As soon as they were gone, I checked the smouldering remains of Mike. Quick-Flame™ cubes are all very well, but they don't always burn everything and if there's a critical mass of organic material left then the vamp nanos can build a new one. A little, slow one, but little slow ones can grow up. I doubted there'd been enough exchange of blood to get full infestation, but it's better to be sure, so I took out the splinter again and waved it over the fragments that were left.
The sound of rapid gunshots began to echo up from below as I took off my T-shirt and tucked it in the back of my board shorts. The Tau cross on my chest was already glowing softly with a silver light, the smart matter under the scars energizing as it detected vamp activity close by. I couldn't see the one on my back, but it would be doing the same thing. Together they were supposed to generate a field that repulsed the vampires and slowed them down if they got close, but it really only worked on the original versions. The latter-day generations of vampires were such bad copies that a lot of the original tech built to deter them simply missed the mark. Fortunately, being bad copies, the newer vampires were weaker, slower, less intelligent and untrained.
I took the main stairs up to the fourth floor. The Ancient Vampire would already know I was coming so there was no point skulking up the elevator shaft or the outside drain. Like its broodmates, it had been bred to be a perfect soldier at various levels of conflict, from the nanonic frontline where it tried to replicate itself in its enemies to the gross physical contest of actually duking it out. Back in the old days it might have had some distance weapons as well, but if there was one thing we'd managed right in the original mission it was taking out the vamp weapons caches and resupply nodes.

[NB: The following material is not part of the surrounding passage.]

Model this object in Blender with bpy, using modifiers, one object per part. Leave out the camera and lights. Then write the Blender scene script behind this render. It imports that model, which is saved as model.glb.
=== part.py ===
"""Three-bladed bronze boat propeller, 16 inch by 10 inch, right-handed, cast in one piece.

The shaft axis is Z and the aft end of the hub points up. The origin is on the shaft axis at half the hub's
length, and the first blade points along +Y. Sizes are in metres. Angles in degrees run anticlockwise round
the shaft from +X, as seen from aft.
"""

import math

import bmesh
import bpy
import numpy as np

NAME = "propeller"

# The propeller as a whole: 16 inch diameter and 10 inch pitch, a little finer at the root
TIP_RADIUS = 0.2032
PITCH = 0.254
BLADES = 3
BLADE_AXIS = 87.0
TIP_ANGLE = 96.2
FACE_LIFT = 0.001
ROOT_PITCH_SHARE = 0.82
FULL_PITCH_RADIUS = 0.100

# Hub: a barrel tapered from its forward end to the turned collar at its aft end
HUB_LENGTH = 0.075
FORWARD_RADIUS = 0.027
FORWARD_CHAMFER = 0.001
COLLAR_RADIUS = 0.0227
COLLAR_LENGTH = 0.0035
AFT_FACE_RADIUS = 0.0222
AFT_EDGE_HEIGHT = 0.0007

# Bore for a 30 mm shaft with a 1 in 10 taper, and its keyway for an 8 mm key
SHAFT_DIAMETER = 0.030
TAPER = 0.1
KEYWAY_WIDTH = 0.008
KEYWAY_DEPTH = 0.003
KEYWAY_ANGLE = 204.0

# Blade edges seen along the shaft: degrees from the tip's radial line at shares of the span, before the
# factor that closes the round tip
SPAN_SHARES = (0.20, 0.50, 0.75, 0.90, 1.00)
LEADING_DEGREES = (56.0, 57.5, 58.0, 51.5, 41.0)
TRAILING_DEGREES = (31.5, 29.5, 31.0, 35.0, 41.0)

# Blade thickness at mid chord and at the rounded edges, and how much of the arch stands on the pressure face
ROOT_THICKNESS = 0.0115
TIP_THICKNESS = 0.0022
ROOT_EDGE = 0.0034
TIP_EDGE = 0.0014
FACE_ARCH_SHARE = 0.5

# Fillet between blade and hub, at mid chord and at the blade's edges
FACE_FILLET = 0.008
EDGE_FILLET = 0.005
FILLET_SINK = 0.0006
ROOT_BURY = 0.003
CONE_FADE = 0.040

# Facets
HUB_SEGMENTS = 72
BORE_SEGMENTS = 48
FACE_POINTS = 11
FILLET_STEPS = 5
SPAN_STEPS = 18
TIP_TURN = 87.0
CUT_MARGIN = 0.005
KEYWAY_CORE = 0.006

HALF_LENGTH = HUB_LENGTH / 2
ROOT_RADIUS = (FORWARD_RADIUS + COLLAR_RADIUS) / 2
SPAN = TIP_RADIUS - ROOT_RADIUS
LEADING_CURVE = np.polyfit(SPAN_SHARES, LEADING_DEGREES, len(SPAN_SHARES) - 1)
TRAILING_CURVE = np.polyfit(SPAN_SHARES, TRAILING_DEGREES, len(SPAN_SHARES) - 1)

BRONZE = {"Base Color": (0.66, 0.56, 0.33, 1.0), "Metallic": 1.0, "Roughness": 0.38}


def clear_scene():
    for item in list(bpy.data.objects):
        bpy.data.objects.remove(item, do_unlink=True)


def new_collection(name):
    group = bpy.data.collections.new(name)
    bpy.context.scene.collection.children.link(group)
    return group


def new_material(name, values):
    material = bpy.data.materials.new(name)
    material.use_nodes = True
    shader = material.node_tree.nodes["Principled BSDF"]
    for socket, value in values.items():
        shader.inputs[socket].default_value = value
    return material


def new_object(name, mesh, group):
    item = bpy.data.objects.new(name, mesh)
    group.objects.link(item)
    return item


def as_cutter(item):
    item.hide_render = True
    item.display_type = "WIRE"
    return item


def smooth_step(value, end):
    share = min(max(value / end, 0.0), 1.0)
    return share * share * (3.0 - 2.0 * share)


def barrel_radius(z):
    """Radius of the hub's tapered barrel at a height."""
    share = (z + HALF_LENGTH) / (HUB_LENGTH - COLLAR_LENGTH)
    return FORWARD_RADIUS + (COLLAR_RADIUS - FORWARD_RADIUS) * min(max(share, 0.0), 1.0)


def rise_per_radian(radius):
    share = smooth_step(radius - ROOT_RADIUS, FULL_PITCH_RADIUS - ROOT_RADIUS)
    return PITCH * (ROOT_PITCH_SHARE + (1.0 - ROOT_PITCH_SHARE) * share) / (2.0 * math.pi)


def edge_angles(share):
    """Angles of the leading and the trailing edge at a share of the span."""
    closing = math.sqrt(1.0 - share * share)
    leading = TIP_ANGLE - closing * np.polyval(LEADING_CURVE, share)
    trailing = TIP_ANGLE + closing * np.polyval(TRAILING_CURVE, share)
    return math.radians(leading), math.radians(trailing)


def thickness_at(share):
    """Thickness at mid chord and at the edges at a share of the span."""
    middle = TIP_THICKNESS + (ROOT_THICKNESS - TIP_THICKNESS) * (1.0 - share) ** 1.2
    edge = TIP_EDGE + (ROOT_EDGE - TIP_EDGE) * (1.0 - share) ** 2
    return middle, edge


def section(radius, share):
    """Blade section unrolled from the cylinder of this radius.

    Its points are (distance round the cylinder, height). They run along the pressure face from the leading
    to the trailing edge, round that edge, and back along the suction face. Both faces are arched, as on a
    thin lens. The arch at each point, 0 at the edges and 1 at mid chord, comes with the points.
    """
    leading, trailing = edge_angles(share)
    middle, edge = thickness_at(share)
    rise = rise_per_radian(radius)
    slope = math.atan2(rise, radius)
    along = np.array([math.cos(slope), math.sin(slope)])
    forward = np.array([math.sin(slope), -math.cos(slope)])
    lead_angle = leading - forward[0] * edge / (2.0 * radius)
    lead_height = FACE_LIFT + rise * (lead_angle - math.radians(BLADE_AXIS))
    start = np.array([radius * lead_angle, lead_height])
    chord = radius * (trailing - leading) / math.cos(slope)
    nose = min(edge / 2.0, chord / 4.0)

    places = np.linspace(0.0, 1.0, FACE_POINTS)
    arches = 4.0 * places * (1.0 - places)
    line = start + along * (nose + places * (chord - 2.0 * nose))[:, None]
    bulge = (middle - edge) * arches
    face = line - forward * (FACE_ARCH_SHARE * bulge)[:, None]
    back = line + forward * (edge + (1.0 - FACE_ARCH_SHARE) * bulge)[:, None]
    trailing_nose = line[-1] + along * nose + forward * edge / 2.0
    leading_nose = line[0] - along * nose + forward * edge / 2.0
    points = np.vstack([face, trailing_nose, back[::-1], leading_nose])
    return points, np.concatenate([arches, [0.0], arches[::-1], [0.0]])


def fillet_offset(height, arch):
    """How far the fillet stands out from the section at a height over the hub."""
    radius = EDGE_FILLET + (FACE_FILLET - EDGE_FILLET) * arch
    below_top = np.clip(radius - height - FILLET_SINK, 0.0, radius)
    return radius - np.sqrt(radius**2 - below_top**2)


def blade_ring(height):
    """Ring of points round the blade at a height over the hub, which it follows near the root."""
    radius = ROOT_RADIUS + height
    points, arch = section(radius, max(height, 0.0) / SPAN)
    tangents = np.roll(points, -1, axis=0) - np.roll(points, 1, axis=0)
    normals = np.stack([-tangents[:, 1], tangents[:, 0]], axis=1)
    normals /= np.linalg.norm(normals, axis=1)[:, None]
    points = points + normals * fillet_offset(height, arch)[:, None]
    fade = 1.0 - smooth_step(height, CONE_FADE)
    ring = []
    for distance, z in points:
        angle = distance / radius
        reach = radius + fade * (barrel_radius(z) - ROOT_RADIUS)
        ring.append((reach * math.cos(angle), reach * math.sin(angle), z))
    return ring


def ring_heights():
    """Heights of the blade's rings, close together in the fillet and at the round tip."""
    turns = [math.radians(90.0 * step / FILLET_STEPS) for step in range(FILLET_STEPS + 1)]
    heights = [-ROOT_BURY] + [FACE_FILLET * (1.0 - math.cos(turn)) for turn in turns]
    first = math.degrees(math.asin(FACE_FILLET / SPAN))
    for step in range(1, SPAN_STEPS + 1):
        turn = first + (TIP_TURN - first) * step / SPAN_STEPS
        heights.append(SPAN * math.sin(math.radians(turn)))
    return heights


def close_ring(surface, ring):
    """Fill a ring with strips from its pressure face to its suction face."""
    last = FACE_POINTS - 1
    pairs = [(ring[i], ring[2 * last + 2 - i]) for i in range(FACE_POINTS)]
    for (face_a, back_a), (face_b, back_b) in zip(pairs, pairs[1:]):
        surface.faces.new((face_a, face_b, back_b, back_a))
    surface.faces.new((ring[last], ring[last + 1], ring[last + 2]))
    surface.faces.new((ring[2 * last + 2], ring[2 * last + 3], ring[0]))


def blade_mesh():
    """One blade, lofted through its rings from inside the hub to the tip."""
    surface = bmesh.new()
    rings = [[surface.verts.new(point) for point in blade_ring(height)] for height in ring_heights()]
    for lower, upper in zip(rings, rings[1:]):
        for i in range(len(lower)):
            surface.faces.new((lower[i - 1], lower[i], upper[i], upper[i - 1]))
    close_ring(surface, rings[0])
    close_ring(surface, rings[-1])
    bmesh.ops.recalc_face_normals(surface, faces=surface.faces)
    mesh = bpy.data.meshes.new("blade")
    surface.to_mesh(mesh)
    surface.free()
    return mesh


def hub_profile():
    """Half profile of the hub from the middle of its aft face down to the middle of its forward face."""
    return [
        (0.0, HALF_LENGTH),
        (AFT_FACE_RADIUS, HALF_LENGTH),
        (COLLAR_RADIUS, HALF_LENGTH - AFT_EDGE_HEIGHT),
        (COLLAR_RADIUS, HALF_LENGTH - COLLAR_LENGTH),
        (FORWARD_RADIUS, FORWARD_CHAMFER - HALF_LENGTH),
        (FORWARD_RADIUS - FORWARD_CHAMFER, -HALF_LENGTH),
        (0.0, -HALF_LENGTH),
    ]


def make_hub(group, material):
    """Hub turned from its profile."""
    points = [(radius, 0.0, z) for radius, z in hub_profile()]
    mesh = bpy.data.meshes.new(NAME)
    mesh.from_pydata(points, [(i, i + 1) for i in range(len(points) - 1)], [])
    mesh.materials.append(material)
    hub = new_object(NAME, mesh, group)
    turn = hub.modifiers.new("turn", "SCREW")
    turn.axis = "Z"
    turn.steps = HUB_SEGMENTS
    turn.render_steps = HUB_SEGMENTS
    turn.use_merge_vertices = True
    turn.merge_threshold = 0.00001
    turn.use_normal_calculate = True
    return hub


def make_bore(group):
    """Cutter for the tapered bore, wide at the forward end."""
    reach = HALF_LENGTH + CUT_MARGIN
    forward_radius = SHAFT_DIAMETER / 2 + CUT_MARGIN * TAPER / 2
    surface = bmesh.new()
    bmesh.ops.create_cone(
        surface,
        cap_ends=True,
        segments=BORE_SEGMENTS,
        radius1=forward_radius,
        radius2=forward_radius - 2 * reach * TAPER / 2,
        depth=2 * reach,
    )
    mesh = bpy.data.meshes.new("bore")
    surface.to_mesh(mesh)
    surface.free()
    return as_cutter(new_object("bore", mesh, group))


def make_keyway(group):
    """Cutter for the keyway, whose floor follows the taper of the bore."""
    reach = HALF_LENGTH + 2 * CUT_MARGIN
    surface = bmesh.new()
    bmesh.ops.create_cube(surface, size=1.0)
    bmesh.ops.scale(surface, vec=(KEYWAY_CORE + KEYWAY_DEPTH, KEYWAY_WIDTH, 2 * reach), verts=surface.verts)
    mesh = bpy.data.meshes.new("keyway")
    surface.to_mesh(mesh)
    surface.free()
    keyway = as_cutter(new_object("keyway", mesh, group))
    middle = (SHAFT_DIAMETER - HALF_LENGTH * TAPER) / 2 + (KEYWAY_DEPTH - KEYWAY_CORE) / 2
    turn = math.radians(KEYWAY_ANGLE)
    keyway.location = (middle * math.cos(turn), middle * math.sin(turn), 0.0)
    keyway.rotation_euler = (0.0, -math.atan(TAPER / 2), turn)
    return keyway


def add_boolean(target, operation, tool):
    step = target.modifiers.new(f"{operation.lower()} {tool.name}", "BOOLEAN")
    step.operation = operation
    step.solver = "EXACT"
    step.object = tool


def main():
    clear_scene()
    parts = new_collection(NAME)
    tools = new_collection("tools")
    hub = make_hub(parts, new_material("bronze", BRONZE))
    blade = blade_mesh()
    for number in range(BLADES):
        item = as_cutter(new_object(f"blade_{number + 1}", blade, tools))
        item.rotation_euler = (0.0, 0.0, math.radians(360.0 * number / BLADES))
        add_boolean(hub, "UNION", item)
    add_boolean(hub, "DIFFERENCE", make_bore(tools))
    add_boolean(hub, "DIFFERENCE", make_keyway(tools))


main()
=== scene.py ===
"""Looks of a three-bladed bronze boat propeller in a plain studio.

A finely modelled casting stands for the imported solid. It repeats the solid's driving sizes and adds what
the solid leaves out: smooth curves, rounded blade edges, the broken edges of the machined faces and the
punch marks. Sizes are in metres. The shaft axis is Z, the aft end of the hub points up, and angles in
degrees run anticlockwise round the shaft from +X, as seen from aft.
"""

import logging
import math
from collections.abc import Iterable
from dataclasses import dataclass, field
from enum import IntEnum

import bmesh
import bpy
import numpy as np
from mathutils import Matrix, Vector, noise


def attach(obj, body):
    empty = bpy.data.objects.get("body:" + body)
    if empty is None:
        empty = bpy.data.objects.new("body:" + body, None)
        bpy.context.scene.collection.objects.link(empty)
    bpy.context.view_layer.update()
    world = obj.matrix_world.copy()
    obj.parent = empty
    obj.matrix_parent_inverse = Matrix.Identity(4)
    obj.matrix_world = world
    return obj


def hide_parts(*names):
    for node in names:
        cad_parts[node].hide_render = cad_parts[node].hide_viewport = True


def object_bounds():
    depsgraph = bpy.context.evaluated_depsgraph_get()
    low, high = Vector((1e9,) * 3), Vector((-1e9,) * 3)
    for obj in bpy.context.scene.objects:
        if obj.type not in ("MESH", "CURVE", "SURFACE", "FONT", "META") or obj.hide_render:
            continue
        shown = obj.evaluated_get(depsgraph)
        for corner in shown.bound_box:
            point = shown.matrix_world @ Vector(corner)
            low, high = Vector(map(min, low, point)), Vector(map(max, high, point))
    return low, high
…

We did a lot of things right in the original mission. We succeeded rather too well, or at least so we thought at the time. If the victory hadn't been so much faster than anticipated, the boss would never have had those years to fall in love with humans and then work out his crazy scheme to become their living god.
Not so crazy perhaps, since it kind of worked, even after I tried to do my duty and stop him. In a half-hearted way, I suppose, because he was team leader and all that. But he was going totally against regulations. I reported it and I got the order, and the rest, as they say, is history…
Using the splinter always reminds me of him, and the old days. There's probably enough smart matter in the wood, encasing his DNA and his last download to bring him back complete, if and when I ever finish this assignment and can signal for pickup. Though a court would probably confirm HQ's original order and he'd be slowed into something close to a full stop anyway.
But my mission won't be over till the last vamp is burned to ash, and this infested Earth can be truly proclaimed clean.
Which is likely to be a long, long time, and I remind myself that daydreaming about the old days is not going to help take out the Ancient Vampire ahead of me, let alone the many more in the world beyond.
I took out the splinter and the silver knife and slung my Pan-Am bag so it was comfortable, and got serious.
I heard the Ancient moving around as I stepped into what was once the outer office. The big pot was surrounded by soil and there were dirty footprints up the wall, but I didn't need to see them to know to look up. The Vamps have a desire to dominate the high ground heavily programmed into them. They always go for the ceiling, up trees, up towers, up lamp-posts.
This one was spread-eagled on the ceiling, gripping with its foreleg and trailing leg filaments as well as the hooks on what humans thought were fingers and toes. It was pretty big as Vamps go, perhaps nine feet long and weighing in at around 200 pounds. The ultra-thin waist gave away its insectoid heritage, almost as much as a real close look at its mouth would. Not that you would want a real close look at a Vamp's mouth.
It squealed when I came in and it caught the Tau emissions. The squeal was basically an ultrasonic alarm oscillating through several wavelengths. The cops outside would hear it as an unearthly scream, when in fact it was more along the lines of a distress call and emergency rally beacon. If any of its brood survived down below, they'd drop whatever they might be doing-or chewing-and rush on up.
The squeal was standard operating procedure, straight out of the manual. It followed up with more orthodox stuff, dropping straight on to me. I flipped on my back and struck with the splinter, but the Vamp managed to flip itself in mid-air and bounce off the wall, coming to a stop in the far corner.